Jamie frowned, though, when he saw that BRAINIAC was, as Odin had suggested, centering himself on one particular aircraft.

"That's not going anywhere near space," he murmured. "Not anywhere near. Where are you going, you oily little ubermechanoid?"

A second window snapped open, yanked from one of those FAA satellites, a list of filed flight plans in the last little while, rapidly narrowing down to ones matching that plane's callsign.

One. From Metro International. To Pudong International.

LuthorCorp private jet.

"Yeah, no,"
he killed the search quickly, apologising to Odin. "Sorry. Sorry. Didn't realise that was a Luthor thing. You all right?"

Without taking the sunglasses off, without quite glancing at Damian, he divulged: "From is Metropolis. To is Shanghai."

He grinned a little grin. "(Tol'yez I was good. And Odin, you do not disappoint.)"

He did, however, arch an eyebrow over the left lens of the sunglasses, again regarding Damian.

"What did you want this scramble to do again?"


Chloe rose from behind the green laptop, smoothing out her shirt a little bit and moving closer to Damian, eying the insanely gorgeous tech he'd gotten squirreled away inside that mask.

She whistled softly.

"What did you want me to look at?" she wondered. "Not that this isn't pretty, and all."
 
Last edited:
Ceri, Pete, and Bruce

She had heard the weird kind of whispering crazy in Dale's voice in other voices before.

Vic Sage, for one. That boy's brain had become nothing but a mix of Zen aphorisms and both-wing conspiracies.

An extremely thorough version of post-traumatic stress disorder. With that haunting kernel of Truth.

And it chilled her to the bone.

Dale slithered past her and left her in the dust, and she stood there staring to nowhere for a moment, very much like James.

"Off the deep end?" Pete wondered, gazing after Dale.

Ceri tossed the nightstick back to Pete, and he caught it nigh-effortlessly, snatched it from the air.

"Not as much as I'd like,"
Ceri murmured.

He picked up one of the kevlar vests and strapped it on. He then picked up one of the shotguns and loaded it. Dale was ready for war.


Bruce arched an eyebrow.

"You need a hand with that,"
he wondered, oozing caution and disdain for the weapon, "sir?"
 
Odin

"He wants me to do something I did before I poured my shell into tehse computers we have her. I encrypted this with 512 key encryption and have it bouncing over worldwide sites and changing the encryptiuon with everu bounce. He might be able to break it, but he's the only thing on the planet that can. And i can hack any computer on the planet, but I am instructed to leave sites under the Luthor's control alone. Mom told me she doesn't trust them not to do something bad if I hacked them off, so I let them be. Along with Quinn Enterprises, but thats out of respect.

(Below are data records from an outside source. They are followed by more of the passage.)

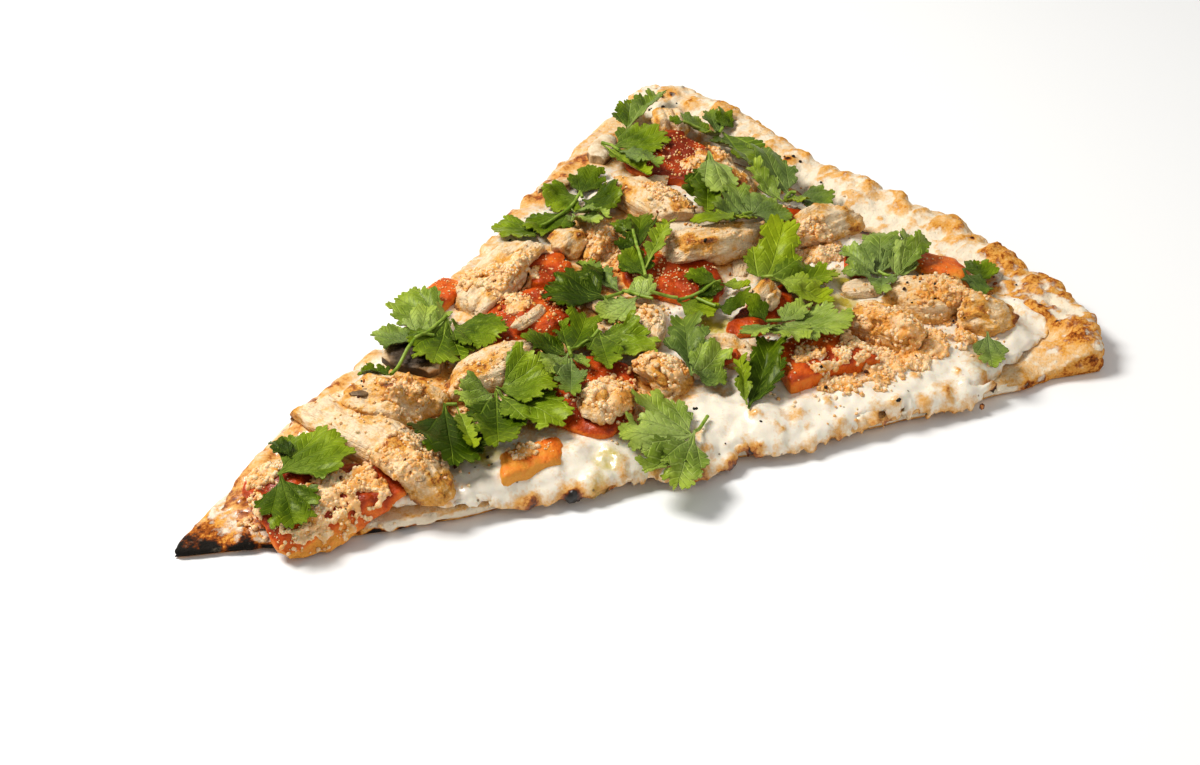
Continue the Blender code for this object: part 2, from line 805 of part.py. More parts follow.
def make_lump(name, outline, height, sides, material, ground, limp=0, droop=DROOP):
    """A low rounded lump: upright at its outline for a share of its height, then domed."""
    centre = outline.mean(axis=0)
    shoulder = centre + DOME[0] * (outline - centre)
    crown = centre + DOME[1] * (outline - centre)[::3]
    flat = np.vstack([outline, shoulder, crown, [centre]])
    shares = np.array([sides] * len(outline) + [0.5 + 0.5 * sides**0.5] * len(shoulder) + [1.0] * (len(crown) + 1))
    triangles = fill(outline, flat[len(outline) :])
    under = settle(flat, triangles, held_up(flat, ground, droop), ground)
    for _ in range(limp):
        under = settle(flat, triangles, softened(under, triangles, 0.5), ground)
    tilt, *_ = np.linalg.lstsq(np.column_stack([flat, np.ones(len(flat))]), under, rcond=None)
    rest = np.column_stack([flat, np.ones(len(flat))]) @ tilt
    bumps = np.array([noise.noise(Vector((*place / 4, 1.7 * height))) for place in flat])
    rise = height * shares * (1 + 0.2 * bumps)
    over = np.maximum(rest + rise, under + 0.55 * rise)
    return sheet(name, flat, under, over, triangles, material, ground)


def make_tomato(ground):
    flesh = finish("tomato", (0.62, 0.1, 0.03), 0.3)
    tip = curve_through([*TIP_TOMATO, TIP_TOMATO[0]], TIP_STEP)
    make_lump("tomato_tip", tip, 3.6, 0.75, flesh, ground, limp=2, droop=BREAD + CHEESE)
    for number, (x, y, heading, length, width, height) in enumerate(TOMATO, 1):
        outline = lump_outline(x, y, heading, length, width, 100 + number, 0.7)
        make_lump(f"tomato_{number:02}", outline, height, 0.75, flesh, ground, limp=1)


def make_mushroom(ground):
    flesh = finish("mushroom", (0.78, 0.66, 0.5), 0.5)
    for number, (x, y, heading, length, width, height) in enumerate(MUSHROOM, 1):
        outline = lump_outline(x, y, heading, length, width, 200 + number, 0.5)
        make_lump(f"mushroom_{number:02}", outline, height, 0.7, flesh, ground, limp=1)


def make_chicken(ground):
    meat = finish("chicken", (0.78, 0.58, 0.36), 0.6)
    for number, (x, y, heading, length, width, height) in enumerate(CHICKEN, 1):
        outline = lump_outline(x, y, heading, length, width, 300 + number)
        make_lump(f"chicken_{number:02}", outline, height, 0.45, meat, ground)


def make_sprig(name, leaflets, stems, seed, material, ground):
    """One thin leaf with all its leaflets, draped over what is below it."""
    polygons = [leaflet_outline(*leaflet) for leaflet in leaflets]
    polygons += [hub_outline(*base) for base in {leaflet[:2] for leaflet in leaflets}]
    polygons += [stem_outline(*stem) for stem in stems]
    outline = merged_outline(polygons, 1.5)
    inner = grid_inside(outline, LEAF_GRID, 1.5)
    flat = np.array([*outline, *inner])
    triangles = fill(outline, inner)
    under = settle(flat, triangles, held_up(flat, ground, DROOP), ground)
    for _ in range(6):
        under = settle(flat, triangles, softened(under, triangles, 0.5), ground)
    reach = np.min([np.linalg.norm(flat - leaflet[:2], axis=1) for leaflet in leaflets], axis=0)
    ripple = np.array([1 + noise.noise(Vector((*place / 5, seed))) for place in flat])
    under += ripple * (reach / 16).clip(0, 1.2) * LEAF_RIPPLE
    return sheet(name, flat, under, under + LEAF, triangles, material, ground)


def make_leaves(ground):
    green = finish("leaf", (0.13, 0.3, 0.03), 0.5)
    for number, (leaflets, stems) in enumerate(SPRIGS, 1):
        make_sprig(f"leaf_{number:02}", leaflets, stems, 40.5 + number, green, ground)


# Crumbs that are part of what they lie on


def make_crumb(place, radius, draw):
    mesh = bpy.data.meshes.new("crumb")
    shape = bmesh.new()
    bmesh.ops.create_icosphere(shape, subdivisions=1, radius=radius * MM)
    for vertex in shape.verts:
        vertex.co *= draw.uniform(0.8, 1.2)
    shape.to_mesh(mesh)
    shape.free()
    crumb = bpy.data.objects.new("crumb", mesh)
    crumb.location = Vector(place) * MM
    crumb.rotation_euler = [draw.uniform(0, math.tau) for _ in range(3)]
    return crumb


def crumbs_by_host(ground):
    """Draws crumbs in each clump, and sorts them by the piece on which they lie."""
    draw = random.Random(11)
    taken, found = [], {}
    for x, y, spread, wanted in CLUMPS:
        for _ in range(wanted * 30):
            radius = draw.uniform(*CRUMB)
            angle, out = draw.uniform(0, math.tau), spread * math.sqrt(draw.random())
            place = np.array((x + out * math.cos(angle), y + out * math.sin(angle)))
            apart = [np.linalg.norm(place - other) > radius + size + 0.5 for other, size in taken]
            column, row = ground.cell_of(*place)
            reach = round((1.3 * radius + 0.8) / ground.CELL)
            around = ground.owner[column - reach : column + reach + 1, row - reach : row + reach + 1]
            host = around[reach, reach]
            alone = (around == host).all() and not host.startswith(("leaf", "crust"))
            if not (all(apart) and host and alone):
                continue
            found.setdefault(host, []).append(((*place, ground.height[column, row] + 0.1), radius))
            taken.append((place, radius))
            wanted -= 1
            if not wanted:
                break
    return found


def fuse_crumbs(ground):
    draw = random.Random(12)
    for host, crumbs in crumbs_by_host(ground).items():
        heap = bpy.data.collections.new("crumbs")
        for place, radius in crumbs:
            heap.objects.link(make_crumb(place, radius, draw))
        bpy.context.scene.collection.children.link(heap)
        body = bpy.data.objects[host]
        join = body.modifiers.new("crumbs", "BOOLEAN")
        join.operation = "UNION"
        join.operand_type = "COLLECTION"
        join.collection = heap
        bpy.context.view_layer.objects.active = body
        bpy.ops.object.modifier_apply(modifier=join.name)
        for crumb in list(heap.objects):
            bpy.data.objects.remove(crumb, do_unlink=True)
        bpy.data.collections.remove(heap)


def centre_on_origin():
    """Hangs every piece on one empty, which puts the middle of the underside at the origin."""
    pieces = list(bpy.context.scene.collection.objects)
    corners = np.array([vertex.co for piece in pieces for vertex in piece.data.vertices])
    middle = (corners.min(axis=0) + corners.max(axis=0)) / 2
    whole = bpy.data.objects.new("slice", None)
    whole.location = (-middle[0], -middle[1], 0)
    bpy.context.scene.collection.objects.link(whole)
    for piece in pieces:
        piece.parent = whole


clear_scene()
laid = Ground()
make_bread(laid)
make_cheese(laid)
make_tomato(laid)
make_mushroom(laid)
make_chicken(laid)
make_leaves(laid)
fuse_crumbs(laid)
centre_on_origin()
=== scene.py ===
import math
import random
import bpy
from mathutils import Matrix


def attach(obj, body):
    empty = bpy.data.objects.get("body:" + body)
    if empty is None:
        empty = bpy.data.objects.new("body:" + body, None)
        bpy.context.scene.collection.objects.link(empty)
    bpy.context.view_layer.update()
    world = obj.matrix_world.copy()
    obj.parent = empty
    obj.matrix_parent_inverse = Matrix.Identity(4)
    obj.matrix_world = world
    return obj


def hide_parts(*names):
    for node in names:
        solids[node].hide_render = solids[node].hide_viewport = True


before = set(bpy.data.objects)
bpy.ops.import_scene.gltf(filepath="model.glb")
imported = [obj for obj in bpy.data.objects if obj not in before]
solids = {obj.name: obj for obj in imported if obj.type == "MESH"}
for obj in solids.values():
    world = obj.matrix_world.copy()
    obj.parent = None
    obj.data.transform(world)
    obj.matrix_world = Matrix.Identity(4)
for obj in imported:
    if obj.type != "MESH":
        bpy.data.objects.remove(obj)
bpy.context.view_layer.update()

# A cut slice of garlic chicken pizza. The sections follow the slice as it is put together: bread,
# melted cheese, tomato, mushroom, chicken, small scraps, crumbs, and last the herb leaves.
# Places are in millimetres from the tip of the slice: x runs along its middle towards the browned
# rim, y towards its far side, and z up from the underside.

from types import SimpleNamespace

import bmesh
import bpy
import numpy as np
from mathutils import Matrix, Vector
from mathutils.bvhtree import BVHTree
from mathutils.geometry import delaunay_2d_cdt

scene = bpy.context.scene


# ---- The view: camera, table and lights ------------------------------------------------------
# A long lens looks down on the slice from its near side. The table is plain and nearly white,
# under one large soft light at the back left, a weak one in front and a bright even surrounding.

MM = 0.001
CAMERA_AT = (-191.7, -384.0, 353.3)
CAMERA_AIM = (115.7, -9.0, 0.0)
LENS = 74.16
SENSOR = 36.0
TABLE_HALF = 1.6  # metres
TABLE_DROP = 0.0004  # metres from the slice down to the table
# Each light, as its place, its width in metres, its watts and its colour
LIGHTS = {
    "window_light": ((-150, 330, 620), 0.3, 5.9, (1.0, 0.985, 0.96)),
    "front_fill": ((160, -620, 420), 0.9, 1.2, (1.0, 0.99, 0.98)),
}
SURROUNDING = 0.31
EXPOSURE = -0.1

crust_corners = np.array([vertex.co for vertex in solids["crust"].data.vertices]) / MM
TIP = crust_corners[crust_corners[:, 0].argmin()] * (1, 1, 0)


def in_metres(*place):
    """A place of the slice, in the scene's own metres."""
    return Vector((np.array(place) + TIP) * MM)


def look(thing, at, aim):
    """Puts a camera or a light at a place, turned towards another, and into the scene."""
    thing.location = in_metres(*at)
    thing.rotation_euler = (in_metres(*aim) - thing.location).to_track_quat("-Z", "Y").to_euler()
    scene.collection.objects.link(thing)


def set_inputs(tree, made, inputs):
    """Sets the inputs of a node to values, or links them where another node feeds them."""
    for name, value in inputs.items():
        if isinstance(value, bpy.types.NodeSocket):
            tree.links.new(value, made.inputs[name])
        else:
            made.inputs[name].default_value = value


def node(tree, kind, inputs=None, **settings):
    """One shader node, with its settings and with what feeds each of its inputs."""
    made = tree.nodes.new(kind)
    for name, value in settings.items():
        setattr(made, name, value)
    set_inputs(tree, made, inputs or {})
    return made


def new_material(name):
    """A material, its tree and its empty surface shader."""
    made = bpy.data.materials.new(name)
    made.use_nodes = True
    return made, made.node_tree, made.node_tree.nodes["Principled BSDF"]


def feed(tree, made, **inputs):
    """Sets or links a node's inputs, named with underscores for spaces."""
    set_inputs(tree, made, {name.replace("_", " "): value for name, value in inputs.items()})


def new_piece(name, mesh):
    """A new thing in the scene, made of a mesh."""
    made = bpy.data.objects.new(name, mesh)
    scene.collection.objects.link(made)
    return made


def make_table():
    corners = ((-1, -1), (1, -1), (1, 1), (-1, 1))
    mesh = bpy.data.meshes.new("table")
    mesh.from_pydata([(x * TABLE_HALF, y * TABLE_HALF, -TABLE_DROP) for x, y in corners], [], [(0, 1, 2, 3)])
    table = new_piece("table", mesh)
    made, tree, shader = new_material("pale_table")
    feed(tree, shader, Base_Color=(0.9, 0.9, 0.89, 1), Roughness=0.7)
    mesh.materials.append(made)


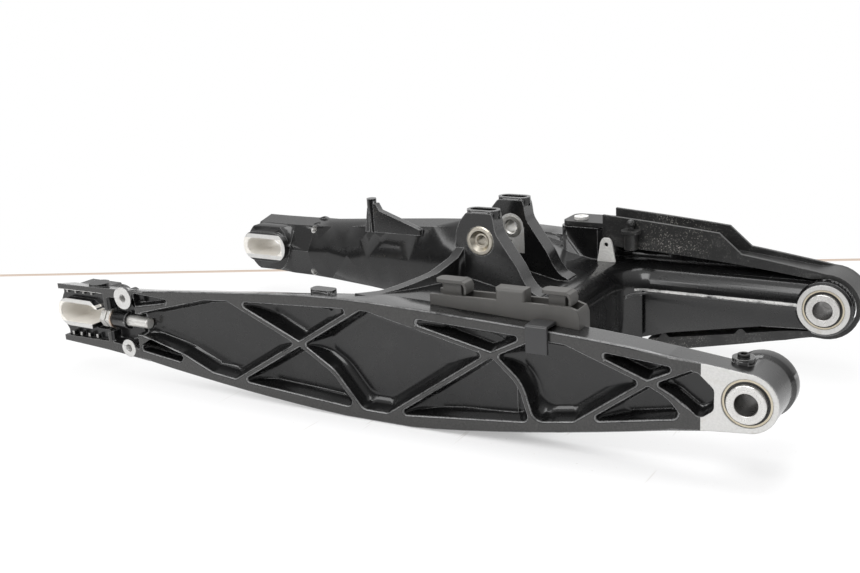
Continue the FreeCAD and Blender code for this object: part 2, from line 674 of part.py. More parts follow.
def tail_disc():
    """Round seat on the top of the right arm near the axle."""
    x = -(arm_length - 20)
    return Part.makeCylinder(9.2, 8, Vector(x, -outer_face(x) + 12, tail_top - 6.8), Vector(0, 0, 1))


def rest_pad():
    """Low rounded lug on the inner edge of the right top face."""
    x = -338.0 * stretch
    y = -outer_face(x) + top_band - 3
    pad = box(x - 11, x + 11, y - 4, y + 6, crest(x) - 14, crest(x) + 1.0)
    corners = [e for e in pad.Edges if abs(e.Length - 15) < 0.01]
    return pad.makeFillet(3.5, corners)


def far_lug():
    """Three-cornered lug on the top of the left arm, with a bored head."""
    x = -459.0 * stretch
    y = outer_face(x) - 28
    z = crest(x) - 9
    fin = profile_xz([(x - 8, z), (x - 4, z + 25), (x + 1, z + 30), (x + 7, z + 30), (x + 11, z + 23),
                      (x + 59, z + 6), (x + 59, z)], y, y + 7)
    head = Part.makeCylinder(5, 35, Vector(x, y + 3.5, z), Vector(0, 0, 1))
    return fin.fuse(head)


# ---------------------------------------------------------------- pivot bearings
def ring_y(outer, inner, y0, y1):
    return along_y(outer, 0, 0, y0, y1).cut(along_y(inner, 0, 0, y0 - 1, y1 + 1))


pivot_mid = pivot_half_width - boss_width / 2
sleeve_length = boss_width + 2 * sleeve_proud
sleeve_radius = sleeve_diameter / 2


def bearing():
    """Needle bearing, pressed into the boss; cup, cage and needles as one closed ring."""
    y0 = pivot_mid - bearing_length / 2
    return ring_y(bearing_bore / 2, sleeve_radius + needle_play, y0, y0 + bearing_length)


def sleeve():
    """Inner sleeve, clamped by the swingarm bolt on the motorcycle."""
    y0 = pivot_mid - sleeve_length / 2
    body = ring_y(sleeve_radius, pivot_bolt / 2 + bolt_play, y0, y0 + sleeve_length)
    rims = [e for e in body.Edges if abs(e.Length - 2 * math.pi * (pivot_bolt / 2 + bolt_play)) < 0.1]
    return body.makeChamfer(0.6, rims)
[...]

People fear the Luthors, but they rarely respect them"
 
Wraith

I watched the others silently from my pearch beside the sink.

Rose's dad was in his own world, riding the electronic waves with Odin and Chloe. Mrs. mcCrimmon had left with pete for a few minutes to take care of Mericks dad, but they were all back now and loaded for bear.

"We're ready." I murmured to myself, watching the team prepare for battle.
 
Damian Looks at Chloe for a moment then responds, "As ODIN said, I want you to look over the communications grid I just put together, then have you authorize ODIN to place them in his scramble so that they cannot be traced by anyone but us who have access to the network. Two IDs are already input into the banks. These two cowls." After saying those words he says after a pause, "Bruce, catch." at which point he tosses the cowl with one ear still on it to Bruce.

At such point he continues, "Once everyone is here, We need head sets for communication purposes, and they need to be placed on that radio network. I mean everyone. I know it sounds like a command, I don't mean for it to be, but everyone that is involved in this mission needs to have radio contact with everyone else. That is how my fa..... predecessor ran it. It always ran well unless K or H went radio silent. God help us if one of us do that on this mission."

After another pause he shifts over to Bruce, "On the left side of the cowl behind the eye you will find three concealed buttons the top one turns on and off the radio in case you need radio silence later. The second is the visual display readout. First setting which it is on now is standard. Second is night vision display. Which is a green and black. Third is thermo imaging display. if it gives off heat you will see it even through most walls. The third button activates your breathing apporatice. Basicly a high tech gasmask."

He then looks at Chloe and says to her pointing to the display readout of the communication network, "His cowl is shown in the blue, mine in the black. Our display have this icon you click it you get our life signs. If i could have had the time and the recourses I could have set up domino masks for everyone and you could have the lifesign readouts for everyone. That being said when i boomtubed in I wasn't expecting a fledgling Titan initiative to be starting."
 
J'onn J'onzz settled quietly down upon the lawn of Wayne Manor. His cape swirled about him for an instant, and then he strode quickly and fluidly to the large front door.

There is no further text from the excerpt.